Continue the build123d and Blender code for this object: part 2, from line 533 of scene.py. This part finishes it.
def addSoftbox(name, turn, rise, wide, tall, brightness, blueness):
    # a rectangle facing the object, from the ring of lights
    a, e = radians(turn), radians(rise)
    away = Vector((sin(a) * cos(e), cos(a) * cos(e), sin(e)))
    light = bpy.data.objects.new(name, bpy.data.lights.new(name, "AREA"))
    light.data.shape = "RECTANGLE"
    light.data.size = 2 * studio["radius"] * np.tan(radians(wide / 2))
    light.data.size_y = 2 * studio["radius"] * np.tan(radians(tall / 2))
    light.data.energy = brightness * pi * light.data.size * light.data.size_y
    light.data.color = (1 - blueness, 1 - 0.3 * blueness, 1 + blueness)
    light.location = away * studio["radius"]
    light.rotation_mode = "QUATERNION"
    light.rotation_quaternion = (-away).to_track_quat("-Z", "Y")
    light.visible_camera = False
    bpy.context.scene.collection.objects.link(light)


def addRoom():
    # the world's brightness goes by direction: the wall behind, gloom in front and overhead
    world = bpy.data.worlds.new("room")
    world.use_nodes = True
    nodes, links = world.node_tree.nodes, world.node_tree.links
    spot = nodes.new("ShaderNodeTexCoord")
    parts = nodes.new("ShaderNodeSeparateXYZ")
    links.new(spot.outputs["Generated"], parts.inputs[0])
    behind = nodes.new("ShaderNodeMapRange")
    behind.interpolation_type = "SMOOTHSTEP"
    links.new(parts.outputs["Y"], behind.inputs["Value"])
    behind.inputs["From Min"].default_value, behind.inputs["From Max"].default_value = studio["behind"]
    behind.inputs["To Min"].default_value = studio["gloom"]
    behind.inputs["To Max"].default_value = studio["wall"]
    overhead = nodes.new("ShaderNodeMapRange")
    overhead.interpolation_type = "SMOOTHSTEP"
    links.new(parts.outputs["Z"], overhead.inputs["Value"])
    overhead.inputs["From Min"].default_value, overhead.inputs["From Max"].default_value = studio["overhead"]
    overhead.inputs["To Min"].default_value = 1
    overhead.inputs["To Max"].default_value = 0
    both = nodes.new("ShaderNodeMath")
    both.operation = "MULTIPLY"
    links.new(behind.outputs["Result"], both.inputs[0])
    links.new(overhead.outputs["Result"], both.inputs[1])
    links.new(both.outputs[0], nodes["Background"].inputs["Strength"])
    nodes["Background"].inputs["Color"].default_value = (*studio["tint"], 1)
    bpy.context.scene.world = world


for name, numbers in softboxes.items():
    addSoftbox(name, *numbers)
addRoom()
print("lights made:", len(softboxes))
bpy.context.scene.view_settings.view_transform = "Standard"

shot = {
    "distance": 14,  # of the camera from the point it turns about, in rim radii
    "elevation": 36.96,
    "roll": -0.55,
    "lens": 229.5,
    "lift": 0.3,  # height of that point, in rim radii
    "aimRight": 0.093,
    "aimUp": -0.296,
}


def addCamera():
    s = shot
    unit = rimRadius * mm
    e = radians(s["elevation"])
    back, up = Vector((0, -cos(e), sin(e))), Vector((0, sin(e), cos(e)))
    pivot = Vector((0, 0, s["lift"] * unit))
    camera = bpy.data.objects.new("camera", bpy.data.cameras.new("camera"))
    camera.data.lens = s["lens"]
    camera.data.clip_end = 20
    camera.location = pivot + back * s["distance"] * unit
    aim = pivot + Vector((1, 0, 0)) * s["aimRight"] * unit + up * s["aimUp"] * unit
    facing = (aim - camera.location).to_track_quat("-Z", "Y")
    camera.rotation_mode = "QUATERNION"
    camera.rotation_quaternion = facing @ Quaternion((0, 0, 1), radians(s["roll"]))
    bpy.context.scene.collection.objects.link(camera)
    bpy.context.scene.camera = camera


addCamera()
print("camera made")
++++++++++
In the listing above, reproduce the first line and each one after it through the line that contains "bpy.context.scene.collection.objects.link(light)".

Continue the build123d and Blender code for this object: part 2, from line 533 of scene.py. This part finishes it.
def addSoftbox(name, turn, rise, wide, tall, brightness, blueness):
    # a rectangle facing the object, from the ring of lights
    a, e = radians(turn), radians(rise)
    away = Vector((sin(a) * cos(e), cos(a) * cos(e), sin(e)))
    light = bpy.data.objects.new(name, bpy.data.lights.new(name, "AREA"))
    light.data.shape = "RECTANGLE"
    light.data.size = 2 * studio["radius"] * np.tan(radians(wide / 2))
    light.data.size_y = 2 * studio["radius"] * np.tan(radians(tall / 2))
    light.data.energy = brightness * pi * light.data.size * light.data.size_y
    light.data.color = (1 - blueness, 1 - 0.3 * blueness, 1 + blueness)
    light.location = away * studio["radius"]
    light.rotation_mode = "QUATERNION"
    light.rotation_quaternion = (-away).to_track_quat("-Z", "Y")
    light.visible_camera = False
    bpy.context.scene.collection.objects.link(light)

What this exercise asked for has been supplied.